Thursday, 25 March 2010

Making Your Own Deodorant

by Melinda Briana Epler, One Green Generation

One of the most popular posts on my blog is a post about making my deodorant. Hundreds of people visit it each day - still, a year after I wrote it! And I must say making my own deodorant is one of THE easiest changes I've ever made on the path of sustainability.

Why Make Your Own Deodorant?

  1. Aluminum is a neurotoxin, and is found in most antiperspirants. It has been linked to Alzheimer’s Disease, respiratory illnesses, reduced renal function, and DNA damage. Find out more here, here and here.
  2. The parabens in many antiperspirants may be linked to breast cancer, and there are possible complications associated with SLS in deodorants.
  3. It's really, really cheap.
  4. It's really, really easy.
The Story

Since I learned about aluminum in normal antiperspirant about 20 years ago, I have been searching for the best non-toxic deodorant. For whatever reason, most “natural” deodorants just don’t work for me at all.

But several years ago I found Alvera Aloe & Almond Deodorant. It works and smells lovely. It’s not tested on animals and it has ingredients I can pronounce. The problem: not very many stores carry it. So over the years I’ve gone from natural store to natural store looking for it, I’ve stocked up from time to time, I’ve had stores order it, and I’ve ordered it online, but all that is time consuming, frustrating, and resource-depleting. I did this for years!

That is, until the week my husband was in the hospital a little over a year ago. I brought him a bag from home that included a brush, shaving supplies, … and our only stick of deodorant. So, after stepping out of a nice clean shower at home, I desperately searched for an alternative. I reasoned to myself that if baking soda works on my hair, why not try it on my underarms? Afterall, it’s an ingredient in many deodorants…. So I used it like baby powder, just a splash.

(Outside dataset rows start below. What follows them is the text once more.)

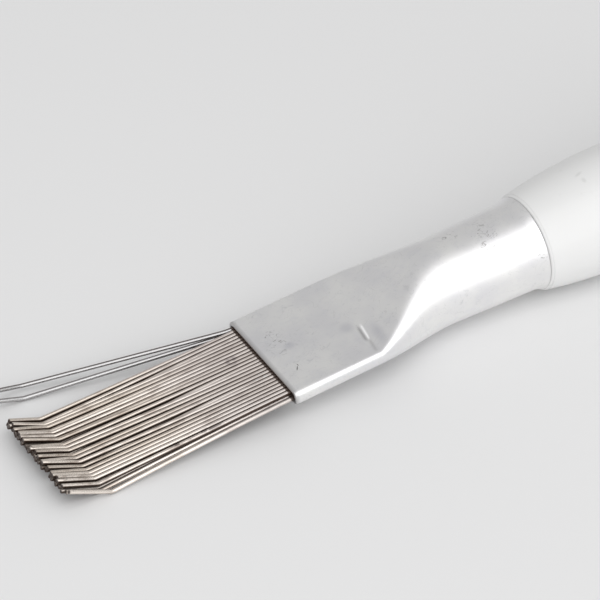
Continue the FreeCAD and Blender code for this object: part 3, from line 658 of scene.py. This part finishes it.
def handle_profile():
    """Distance from the rim and radius, from the tenon's nose to the middle of the butt: lines,
    the lip's parabola, the shoulder's and butt's rounds, and the swell's long arc."""
    inset = WALL + FIT_GAP
    tenon = TUBE_RADIUS - inset
    start_turn = math.asin(SWELL_RUN / SWELL_RADIUS)
    lip = np.linspace(0, 1, 8)
    quarter = np.linspace(0, np.pi / 2, 10)
    swell = np.linspace(start_turn - SHOULDER_ROUND / SWELL_RADIUS, 0, 24)
    pieces = [
        ([-TENON_LENGTH, -TENON_LENGTH, -TENON_LENGTH + TENON_CHAMFER],
         [0.02, tenon - TENON_CHAMFER, tenon]),
        (-LIP_LENGTH + LIP_LENGTH * lip, TUBE_END - inset + LIP_FLARE * lip ** 2),
        ([SEAT_GAP], [RIM_RADIUS - inset]),
        (SEAT_GAP + SHOULDER_ROUND * (1 - np.sin(quarter)[::-1]),
         SHOULDER_RADIUS - SHOULDER_ROUND * (1 - np.cos(quarter)[::-1])),
        (SWELL_LENGTH - SWELL_RADIUS * np.sin(swell),
         GRIP_RADIUS - SWELL_RADIUS * (1 - np.cos(swell))),
        (np.linspace(SWELL_LENGTH + 6, HANDLE_LENGTH - BUTT_ROUND - 6, 8), np.full(8, GRIP_RADIUS)),
        (HANDLE_LENGTH - BUTT_ROUND + BUTT_ROUND * np.sin(quarter),
         GRIP_RADIUS - BUTT_ROUND * (1 - np.cos(quarter))),
        ([HANDLE_LENGTH], [0.02]),
    ]
    along = np.concatenate([np.asarray(piece[0], dtype=float) for piece in pieces])
    radius = np.concatenate([np.asarray(piece[1], dtype=float) for piece in pieces])
    return along, radius


def make_handle(material):
    """The profile turned round the tube's axis."""
    along, radius = handle_profile()
    run = FERRULE_LENGTH - FLAT_LENGTH
    rim = np.array([FLAT_LENGTH + run * math.cos(FLAT_SLOPE), 0.0,
                    TUBE_RISE - run * math.sin(FLAT_SLOPE)])
    axis = np.array([math.cos(FLAT_SLOPE), 0.0, -math.sin(FLAT_SLOPE)])
    up = np.array([math.sin(FLAT_SLOPE), 0.0, math.cos(FLAT_SLOPE)])
    angle = np.linspace(0, 2 * np.pi, 144, endpoint=False)
    rounds = np.cos(angle)[:, None] * np.array([0.0, -1.0, 0.0]) + np.sin(angle)[:, None] * up
    grid = rim + along[:, None, None] * axis + radius[:, None, None] * rounds[None]
    surface("handle_turned", to_row(grid), material, ["handle"], caps=True)


TABLE_HALF = 3.0
SURROUNDINGS = 0.555
SOFTBOX_PLACE = (-0.12, -0.93, 0.90)
SOFTBOX_SIZE = (3.2, 2.1)
SOFTBOX_POWER = 22.5

# The camera stands back from a point of the flat's mouth and looks a little aside and above it.
VIEW_TURN = math.radians(29.51)
VIEW_RISE = math.radians(39.96)
VIEW_ROLL = math.radians(-0.248)
VIEW_ANCHOR = (-53.822, -4.604, 7.0)
VIEW_ASIDE = 8.35
VIEW_ABOVE = 13.0
VIEW_DISTANCE = 0.8579
VIEW_LENS = 236.85


def make_table():
    """A plain pale table top, far larger than the view."""
    half = TABLE_HALF
    mesh = bpy.data.meshes.new("table_top")
    corners = [(-half, -half, 0), (half, -half, 0), (half, half, 0), (-half, half, 0)]
    mesh.from_pydata(corners, [], [(0, 1, 2, 3)])
    finish = Finish("pale_table")
    finish.set(Base_Color=TABLE_PALE, Roughness=0.6)
    mesh.materials.append(finish.material)
    table = bpy.data.objects.new("table_top", mesh)
    bpy.context.scene.collection.objects.link(table)


def aim(item, target):
    """Turn a lamp or camera to look at a point, with its top up."""
    way = Vector(target) - item.location
    item.rotation_euler = way.to_track_quat("-Z", "Y").to_euler()


def add_softbox(name, place, target, width, height, power):
    """A rectangular area lamp at a place in metres, turned to a target."""
    lamp = bpy.data.lights.new(name, "AREA")
    lamp.shape = "RECTANGLE"
    lamp.size = width
    lamp.size_y = height
    lamp.energy = power
    item = bpy.data.objects.new(name, lamp)
    item.location = place
    aim(item, target)
    bpy.context.scene.collection.objects.link(item)


def light_studio():
    """Even white surroundings, and a wide softbox in front of the comb and above it."""
    world = bpy.data.worlds.new("studio")
    world.use_nodes = True
    background = world.node_tree.nodes["Background"]
    background.inputs["Color"].default_value = (1.0, 1.0, 1.0, 1.0)
    background.inputs["Strength"].default_value = SURROUNDINGS
    bpy.context.scene.world = world
    add_softbox("near_softbox", SOFTBOX_PLACE, (0, 0, 0), *SOFTBOX_SIZE, SOFTBOX_POWER)


def add_camera():
    """Looks down on the comb from the near side and the wires' end."""
    level = math.cos(VIEW_RISE)
    back = Vector((-math.sin(VIEW_TURN) * level, -math.cos(VIEW_TURN) * level, math.sin(VIEW_RISE)))
    right = Vector((math.cos(VIEW_TURN), -math.sin(VIEW_TURN), 0))
    up = back.cross(right)
    anchor = Vector(VIEW_ANCHOR) * MM
    camera = bpy.data.cameras.new("camera")
    camera.lens = VIEW_LENS
    camera.sensor_width = 36.0
    camera.clip_start = 0.01
    item = bpy.data.objects.new("camera", camera)
    item.location = anchor + back * VIEW_DISTANCE
    aim(item, anchor + right * VIEW_ASIDE * MM + up * VIEW_ABOVE * MM)
    item.rotation_euler.rotate_axis("Z", VIEW_ROLL)
    bpy.context.scene.collection.objects.link(item)
    bpy.context.scene.camera = item


make_wires(drawn_steel())
make_ferrule(pressed_aluminium())
make_handle(white_plastic())
make_table()
light_studio()
add_camera()
bpy.context.scene.view_settings.view_transform = "Standard"
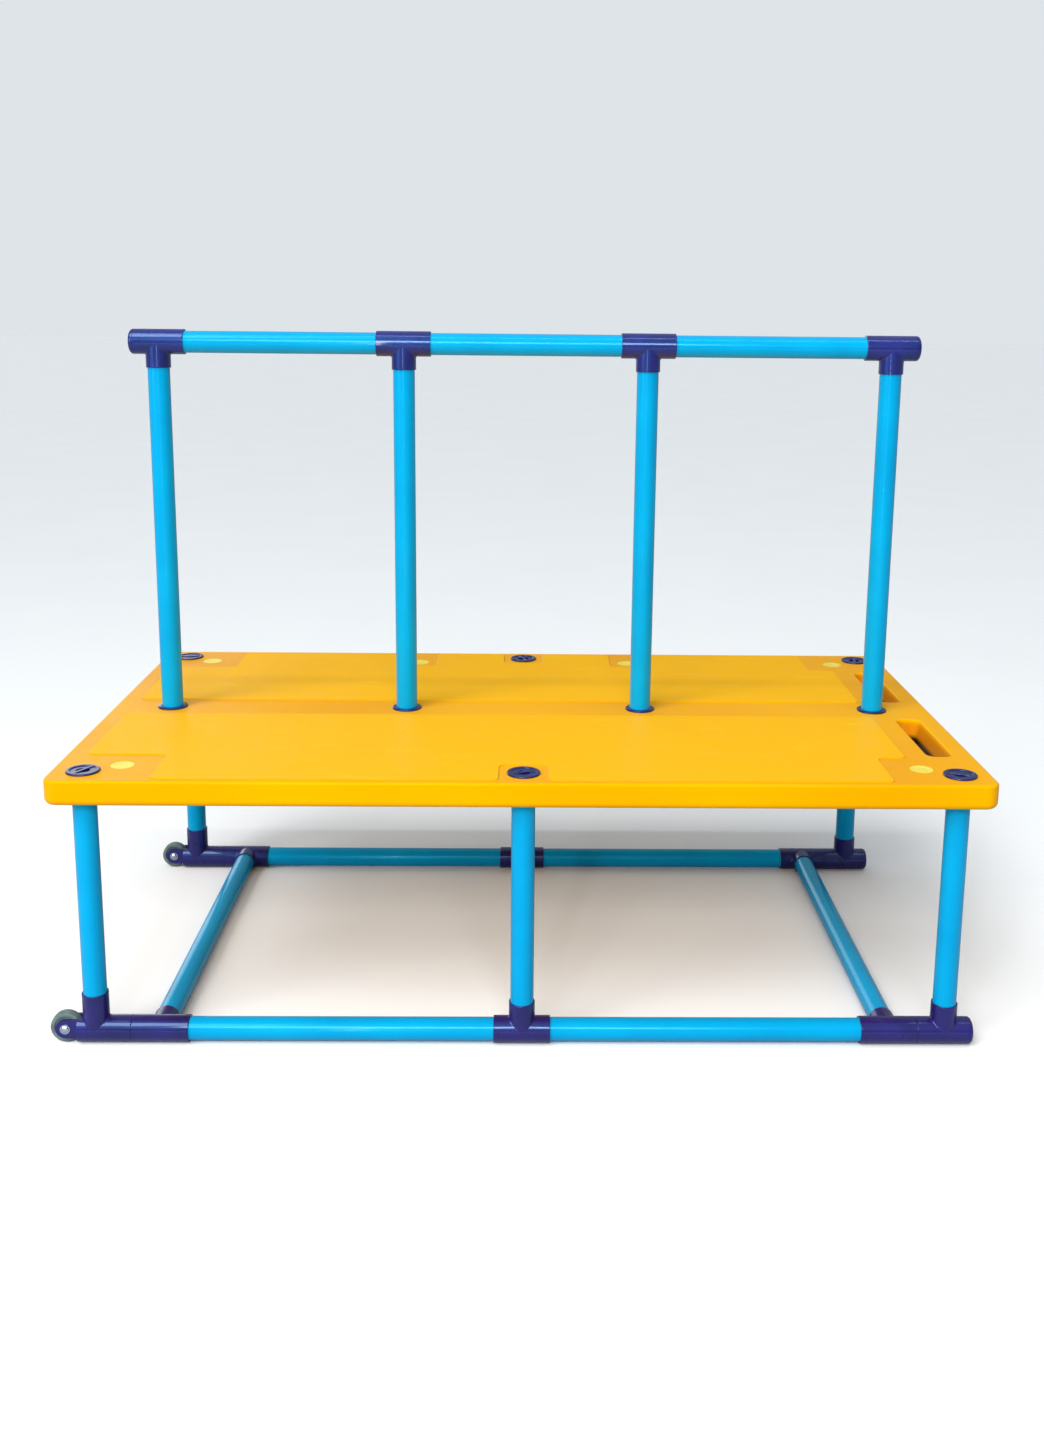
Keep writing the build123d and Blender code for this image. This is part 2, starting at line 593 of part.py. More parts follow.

And it was the best deodorant I’ve ever used. No kidding.

The following day, I didn’t need to re-apply. Amazing!!

But then… on day 3, I realized my left underarm was itching a bit. So I did some online research, and found that straight baking soda might be too strong. Apparently, you need just a tiny bit. In my various hours of research, I came upon a solution: mixing baking soda with cornstarch. The cornstarch actually works as a light antiperspirant, and the baking soda deodorizes.

I’ve been using it for over a year now, and I love it. Absolutely love it.


  1. In a reusable and resealable container, mix 1 part baking soda with 6 parts cornstarch.
  2. Close the container and shake vigorously for about a minute, to thoroughly mix the two powders.
  3. Then dab a small amount to the skin of your armpits with a soft cotton cloth, cotton ball, or cosmetic applicator. Apply as if you were lightly applying baby powder or cosmetic powder.
How hard is that?


  • If this recipe is too harsh on your skin (it would only be that way for people with extra sensitive skin), you can mix 1 part baking soda with 6 parts coconut oil. I use this variation, and it works equally well, though sometimes I need to reapply in the middle of a particularly sweaty day. I just keep a small container at work, just like I used to have a stick of deodorant.
  • If you decide that straight baking soda isn’t right for you, you might try “The Rock” or use one of the recipes here, here or here for homemade deodorant.

Final Notes
  • The application should last at least a day – for me it lasts at least 2 days!
  • This method hasn’t left any stains or residues on my white or black clothing. It seems to do better than normal deodorant in that regard! (Still, of course use caution with expensive and/or hard-to-clean items, as you would with any deodorant.)
  • A nice way to store your deodorant powder is in an antique cosmetic jar (above), which you can pick up at a garage sale or thrift store.
  • Baking soda (aka sodium bicarbonate) is aluminum free.
  • Curious how conventional antiperspirants work? Find out here.

Do You Make Your Own Deodorant?

If you do, how do you make it? And if you don't, would you consider trying it?